RAID 4 efficiently supports a mixture of large reads, large writes, small reads, and small writes. One drawback to the system is that the parity disk must be updated on every write, so it is the bottleneck for back-to-back writes. To fix the parity-write bottleneck, the parity information can be spread throughout all the disks so that there is no single bottleneck for writes. The distributed parity organization is RAID 5.
Figure 7.19 shows how data are distributed in RAID 4 vs. RAID 5. As the organization on the right shows, in RAID 5 the parity associated with each row of data blocks is no longer restricted to a single disk. This organization allows multiple writes to occur simultaneously as long as the stripe units are not located in the same disks. For example, a write to block 8 on the right must also access its parity block P2, thereby occupying the first and third disks. A second write to block 5 on the right, implying an update to its parity block P1, accesses the second and fourth disks and thus could occur at the same time as the write to block 8. Those same writes to the organization on the left would result in changes to blocks P1 and P2, both on the fifth disk, which would be a bottleneck.
P+Q redundancy (RAID 6)
Parity based schemes protect against a single, self-identifying failures. When a single failure is not sufficient, parity can be generalized to have a second calculation over the data and another check disk of information. Yet another parity block is added to allow recovery from a second failure. Thus, the storage overhead is twice that of RAID 5. The small write shortcut of Figure 7.18 works as well, ex-cept now there are six disk accesses instead of four to update both P and Q information.
Errors and Failures in Real Systems
Publications of real error rates are rare for two reasons. First academics rarely have access to significant hardware resources to measure. Second industrial, researchers are rarely allowed to publish failure information for fear that it would be used against their companies in the marketplace. Below are four exceptions.
Berkeley’s Tertiary Disk
The Tertiary Disk project at the University of California created an art-image server for the Fine Arts Museums of San Francisco. This database consists of high quality images of over 70,000 art works. The database was stored on a clus-ter, which consisted of 20 PCs containing 368 disks connected by a switched Ethernet. It occupied in seven 7-foot high racks.
Figure 7.20 shows the failure rates of the various components of Tertiary Disk. In advance of building the system, the designers assumed that data disks would be the least reliable part of the system, as they are both mechanical and plentiful. As Tertiary Disk was a large system with many redundant components, it had the potential to survive this wide range of failures. Components were connected and mirrored images were placed no single failure could make any image unavailable. This strategy, which initially appeared to be overkill, proved to be vital.
This experience also demonstrated the difference between transient faults and hard faults. Transient faults are faults that come and go, at least temporarily fixing themselves. Hard faults stop the device from working properly, and will continue to misbehave until repaired.

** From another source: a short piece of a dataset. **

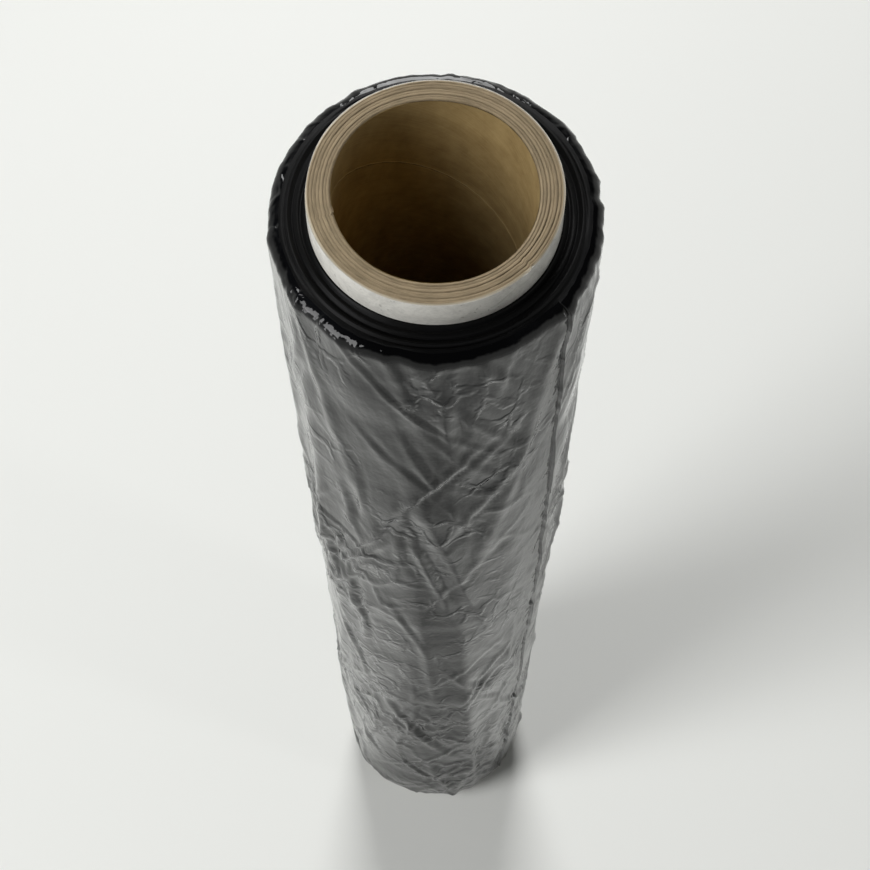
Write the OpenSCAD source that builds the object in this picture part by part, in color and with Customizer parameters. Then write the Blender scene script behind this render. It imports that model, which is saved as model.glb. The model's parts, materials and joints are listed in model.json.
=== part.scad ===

The next example comes from industry. Gray  collected data on faults for Tandem Computers, which was one of the pioneering companies in fault tolerant computing. Figure 7.21 graphs the faults that caused system failures between 1985 and 1989 in absolute faults per system and in percentage of faults encoun-tered. The data shows a clear improvement in the reliability of hardware and maintenance.
Disks in 1985 needed yearly service by Tandem, but they were re-placed by disks that needed no scheduled maintenance. Shrinking number of chips and connectors per system plus software’s ability to tolerate hardware faults reduced hardware’s contribution to only 7% of failures by 1989. And when hardware was at fault, software embedded in the hardware device (firmware) was often the culprit. The data indicates that software in 1989 was the major source of reported outages (62%), followed by system operations (15%).
The problems with any such statistics are that these data only refer to what is reported; for example, environmental failures due to power outages were not reported to Tandem because they were seen as a local problem.
The next example is also from industry. Murphy and Gent  measured faults in VAX systems. They classified faults as hardware, operating system, system management, or application/networking. Figure 7.22 shows their data for 1985 and 1993. They tried to improve the accuracy of data on operator faults by having the system automatically prompt the operator on each boot for the reason for that reboot. They also classified consecutive crashes to the same fault as operator fault. Note that the hardware/operating system went from causing 70% of the failures in 1985 to 28% in 1993. Murphy and Gent expected system management to be the primary dependability challenge in the future.
The final set of data comes from the government. The Federal Communications Commission (FCC) requires that all telephone companies submit explanations when they experience an outage that affects at least 30,000 people or lasts thirty minutes. These detailed disruption reports do not suffer from the self-reporting problem of earlier figures, as investigators determine the cause of the outage rather than operators of the equipment. Kuhn  studied the causes of outages between 1992 and 1994 and Enriquez  did a follow-up study for the first half of 2001. In addition to reporting number of outages, the FCC data includes the number of customers affected and how long they were affected. Hence, we can look at the size and scope of failures, rather than assuming that all are equally important. Figure 7.23 plots the absolute and relative number of customer-outage minutes for those years, broken into four categories:
Ø Failures due to exceeding the network’s capacity (overload).
Ø Failures due to people (human).
Ø Outages caused by faults in the telephone network software (software).
Ø Switch failure, cable failure, and power failure (hardware).
These four examples and others suggest that the primary cause of failures in large systems today is faults by human operators. Hardware faults have declined due to a decreasing number of chips in systems, reduced power, and fewer connectors. Hardware dependability has improved through fault tolerance techniques such as RAID. At least some operating systems are considering reliability implications before new adding features, so in 2001 the failures largely occur elsewhere.